St. Peter is currently attending training courses to work in the school, and will officially make a presence on Monday, Aug. 27.

Barnes said the school resource officer will be treated just like a school employee. He will have a school email account, allowing students to communicate with him, and both Barnes and Doak said he also will serve a counseling role in addition to protecting the student body.

“We want kids to be able to contact him,” said Barnes. “We want him to be visible and making connections with kids. He’s even asked if he could eat lunch in the cafeteria, which I think is a great idea. You have to build a relationship with students, so they feel the trust and that they are working as a team. That’s what we want out of Officer St. Peter, and he’s on board with that.”

Doak said that, when parents heard RSU 39 was searching for an officer, he received some emails from parents indicating they were excited about the idea.

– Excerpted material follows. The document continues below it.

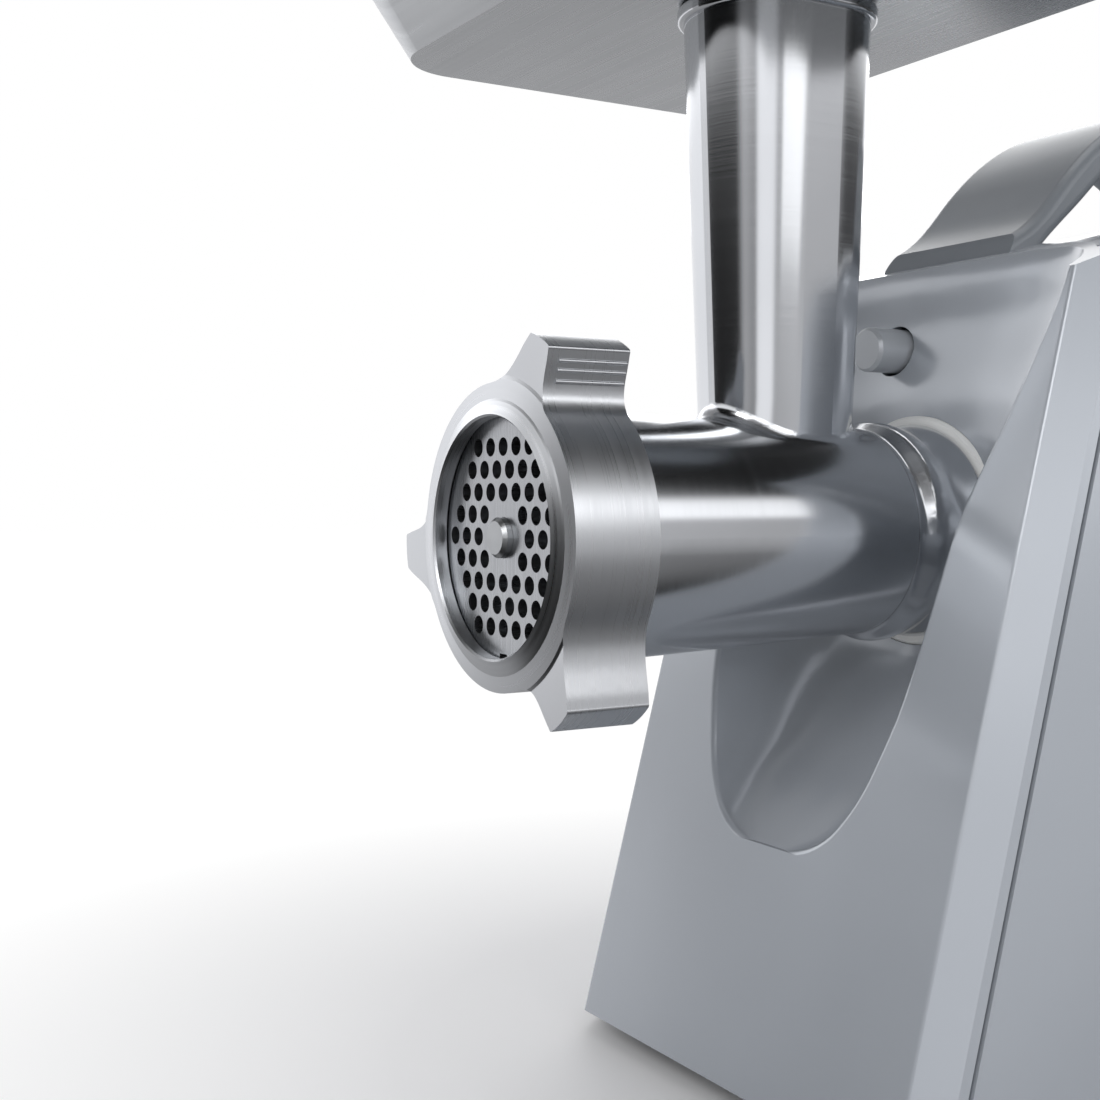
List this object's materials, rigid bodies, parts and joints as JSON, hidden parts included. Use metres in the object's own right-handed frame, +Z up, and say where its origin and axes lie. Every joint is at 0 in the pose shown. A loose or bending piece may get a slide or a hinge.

The principal said the officer will be armed and have a patrol car, just like a normal officer, adding that “for all intents and purposes he is a Caribou Police Officer,” just that his “shift will be here, within the Caribou schools.”

“It’s not about sniffing out kids and getting them in trouble,” said Barnes. “It’s about keeping the kids here safe. Parents trust their kids with us, and trust us to return them home safely.”

In addition to new staff and a bump in student population at the high school, local contractors recently completed several renovations at the facility over the summer.

“I have to applaud J.P Martin and Sons, and all of their subcontractors, and Wayne St. Pierre [RSU 39 maintenance director],” Barnes said. “They were great to work with and very accommodating.”

Work included reinforcing the roof below the main office with steel beams, replacing office windows with more insulated glass, and a complete renovation of the gym, from the floors to the bleachers.

Doak said the school also is offering free breakfast for all high school students until November, to see how the program is received, at which point numbers will be reported to the board of education and a decision will be made regarding whether or not the meal program will continue.